Big retail chains have been using claims about mob shoplifting to obscure why they’ve been closing stores in some neighborhoods. Target has attributed closings of stores in Seattle, New York and San Francisco to crime, although in some cases those neighborhoods have been shown to have lower shoplifting rates than locations left open. The real issue, in other words, may be that the retailer made a mistake in locating these stores and is trying to blame local residents, rather than its own executive decision-making.

Shrink, reduced to shoplifting, has become an all-purpose defense of executives tasked with explaining to investors why profit and margin growth may have slowed. For example, at Dick’s Sporting Goods, which has pushed the shrink narrative hard, Chief Financial Officer Navdeep Gupta told Wall Street analysts on Nov. 21 that the “shrink headwind” had pared about a half-percent from the firm’s profit margin on merchandise.

The company’s third-quarter earnings report told a more detailed story. There, Dick’s reported that margins had decreased by 1.3 percentage points — well more than double the impact of shrink — due to “higher markdowns … on excess product.” In other words, margins narrowed more because of faulty buying decisions made internally than from thefts committed by workers or marauders.

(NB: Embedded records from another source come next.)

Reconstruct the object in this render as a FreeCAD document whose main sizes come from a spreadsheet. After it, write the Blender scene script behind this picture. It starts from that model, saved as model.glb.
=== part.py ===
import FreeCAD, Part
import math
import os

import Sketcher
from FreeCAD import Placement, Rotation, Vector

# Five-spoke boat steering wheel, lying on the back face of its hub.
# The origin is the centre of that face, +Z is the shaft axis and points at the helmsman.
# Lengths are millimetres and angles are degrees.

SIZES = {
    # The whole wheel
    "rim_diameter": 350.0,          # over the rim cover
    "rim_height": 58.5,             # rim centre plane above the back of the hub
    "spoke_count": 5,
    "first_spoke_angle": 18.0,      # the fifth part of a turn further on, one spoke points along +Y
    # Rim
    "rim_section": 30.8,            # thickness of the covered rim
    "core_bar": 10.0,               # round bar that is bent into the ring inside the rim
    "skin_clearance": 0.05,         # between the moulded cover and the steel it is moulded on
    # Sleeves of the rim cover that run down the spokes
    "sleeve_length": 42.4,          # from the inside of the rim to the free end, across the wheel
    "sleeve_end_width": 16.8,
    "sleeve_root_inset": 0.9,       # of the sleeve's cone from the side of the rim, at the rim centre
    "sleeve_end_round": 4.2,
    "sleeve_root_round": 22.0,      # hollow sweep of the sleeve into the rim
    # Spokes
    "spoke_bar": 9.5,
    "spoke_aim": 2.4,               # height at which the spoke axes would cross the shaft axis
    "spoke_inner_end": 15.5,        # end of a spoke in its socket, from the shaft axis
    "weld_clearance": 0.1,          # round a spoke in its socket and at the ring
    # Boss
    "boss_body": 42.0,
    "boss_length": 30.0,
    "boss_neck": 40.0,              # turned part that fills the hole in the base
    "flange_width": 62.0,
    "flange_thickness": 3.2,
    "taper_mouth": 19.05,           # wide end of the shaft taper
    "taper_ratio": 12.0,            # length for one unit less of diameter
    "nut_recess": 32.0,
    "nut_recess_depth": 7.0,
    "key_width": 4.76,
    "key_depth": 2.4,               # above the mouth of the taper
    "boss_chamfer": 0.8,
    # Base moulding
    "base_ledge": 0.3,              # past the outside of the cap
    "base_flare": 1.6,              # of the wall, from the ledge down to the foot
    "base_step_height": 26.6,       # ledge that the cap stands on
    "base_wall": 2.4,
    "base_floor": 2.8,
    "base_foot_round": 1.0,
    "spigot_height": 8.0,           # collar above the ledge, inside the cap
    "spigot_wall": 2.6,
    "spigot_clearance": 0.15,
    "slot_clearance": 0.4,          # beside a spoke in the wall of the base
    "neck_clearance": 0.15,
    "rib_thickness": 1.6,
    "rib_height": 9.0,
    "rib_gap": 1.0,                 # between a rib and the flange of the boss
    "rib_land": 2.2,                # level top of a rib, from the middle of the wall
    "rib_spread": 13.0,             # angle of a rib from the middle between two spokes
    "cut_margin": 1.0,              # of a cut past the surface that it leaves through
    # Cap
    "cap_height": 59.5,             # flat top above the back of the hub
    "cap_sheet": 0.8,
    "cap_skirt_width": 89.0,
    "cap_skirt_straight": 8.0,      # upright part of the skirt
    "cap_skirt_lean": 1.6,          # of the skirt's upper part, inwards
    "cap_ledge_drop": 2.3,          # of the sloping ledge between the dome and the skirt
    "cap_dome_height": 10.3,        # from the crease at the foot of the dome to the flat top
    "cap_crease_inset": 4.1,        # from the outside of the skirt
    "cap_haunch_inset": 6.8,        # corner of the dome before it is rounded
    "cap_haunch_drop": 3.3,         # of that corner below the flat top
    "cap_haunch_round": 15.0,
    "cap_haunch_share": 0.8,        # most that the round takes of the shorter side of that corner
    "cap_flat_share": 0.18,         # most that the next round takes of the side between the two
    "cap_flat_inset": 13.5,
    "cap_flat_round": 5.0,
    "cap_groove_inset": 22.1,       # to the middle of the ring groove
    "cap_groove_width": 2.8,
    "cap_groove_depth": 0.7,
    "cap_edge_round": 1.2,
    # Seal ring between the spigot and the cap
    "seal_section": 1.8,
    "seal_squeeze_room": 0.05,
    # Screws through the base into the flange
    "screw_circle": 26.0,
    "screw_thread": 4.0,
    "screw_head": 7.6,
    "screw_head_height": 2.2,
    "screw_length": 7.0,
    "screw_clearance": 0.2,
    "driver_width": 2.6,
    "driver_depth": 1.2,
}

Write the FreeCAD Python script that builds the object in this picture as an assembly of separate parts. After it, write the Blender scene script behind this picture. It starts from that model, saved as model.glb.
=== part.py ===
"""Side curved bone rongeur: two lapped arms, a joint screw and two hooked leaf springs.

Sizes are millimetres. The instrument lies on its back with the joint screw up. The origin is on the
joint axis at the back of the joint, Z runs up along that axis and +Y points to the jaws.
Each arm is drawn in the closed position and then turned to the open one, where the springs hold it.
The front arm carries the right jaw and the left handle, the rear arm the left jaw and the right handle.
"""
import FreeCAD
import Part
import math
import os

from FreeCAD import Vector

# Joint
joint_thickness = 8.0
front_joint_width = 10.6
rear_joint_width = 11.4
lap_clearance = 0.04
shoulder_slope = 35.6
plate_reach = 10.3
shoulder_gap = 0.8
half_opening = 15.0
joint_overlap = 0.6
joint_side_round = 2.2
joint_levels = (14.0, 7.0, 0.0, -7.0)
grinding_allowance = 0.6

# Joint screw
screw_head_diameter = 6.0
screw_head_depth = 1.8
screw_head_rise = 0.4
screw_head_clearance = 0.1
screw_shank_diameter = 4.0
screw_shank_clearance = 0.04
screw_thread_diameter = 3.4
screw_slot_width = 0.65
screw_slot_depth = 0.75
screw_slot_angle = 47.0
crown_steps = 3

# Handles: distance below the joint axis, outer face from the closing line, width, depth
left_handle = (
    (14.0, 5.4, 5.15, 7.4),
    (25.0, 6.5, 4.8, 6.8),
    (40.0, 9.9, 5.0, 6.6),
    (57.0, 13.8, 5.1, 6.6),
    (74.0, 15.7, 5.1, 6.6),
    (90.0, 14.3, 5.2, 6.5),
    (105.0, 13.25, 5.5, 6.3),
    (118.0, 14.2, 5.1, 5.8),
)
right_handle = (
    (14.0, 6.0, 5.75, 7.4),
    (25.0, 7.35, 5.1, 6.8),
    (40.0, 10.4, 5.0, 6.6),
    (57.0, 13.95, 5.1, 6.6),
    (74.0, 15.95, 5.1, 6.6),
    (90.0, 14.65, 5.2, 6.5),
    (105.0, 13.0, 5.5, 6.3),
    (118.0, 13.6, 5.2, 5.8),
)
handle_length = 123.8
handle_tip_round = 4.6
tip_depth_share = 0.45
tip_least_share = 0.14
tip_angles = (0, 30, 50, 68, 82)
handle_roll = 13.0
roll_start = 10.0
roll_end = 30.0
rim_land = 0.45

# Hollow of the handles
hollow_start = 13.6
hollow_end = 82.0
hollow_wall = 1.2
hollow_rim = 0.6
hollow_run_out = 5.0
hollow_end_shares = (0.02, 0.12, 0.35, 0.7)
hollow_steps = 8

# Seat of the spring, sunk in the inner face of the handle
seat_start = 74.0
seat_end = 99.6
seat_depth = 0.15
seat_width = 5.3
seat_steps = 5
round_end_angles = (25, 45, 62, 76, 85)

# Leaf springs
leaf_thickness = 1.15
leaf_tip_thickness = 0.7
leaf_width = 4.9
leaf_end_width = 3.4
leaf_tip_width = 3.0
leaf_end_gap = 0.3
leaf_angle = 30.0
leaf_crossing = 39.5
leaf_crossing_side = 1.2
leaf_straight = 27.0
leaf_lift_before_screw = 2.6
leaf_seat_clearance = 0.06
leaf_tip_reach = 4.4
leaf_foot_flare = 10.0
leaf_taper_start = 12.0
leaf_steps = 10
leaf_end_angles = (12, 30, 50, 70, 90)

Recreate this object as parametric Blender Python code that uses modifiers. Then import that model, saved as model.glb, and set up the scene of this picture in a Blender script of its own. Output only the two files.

“We continue to invest in efforts to keep our stores, teammates and athletes safe,” Gupta told investors, suggesting an image of workers holed up behind barricades against interlopers, like the characters in “Night of the Living Dead.”

The lesson from all this is clear: Statistics that businesses put forth to suggest a crisis that politicians should respond to with legislation and investors should sympathize about must never be taken “in good faith,” because they’re almost never offered in good faith.

They’re concocted to advance a narrative. Anyone who forgets that is asking to be played for a sucker.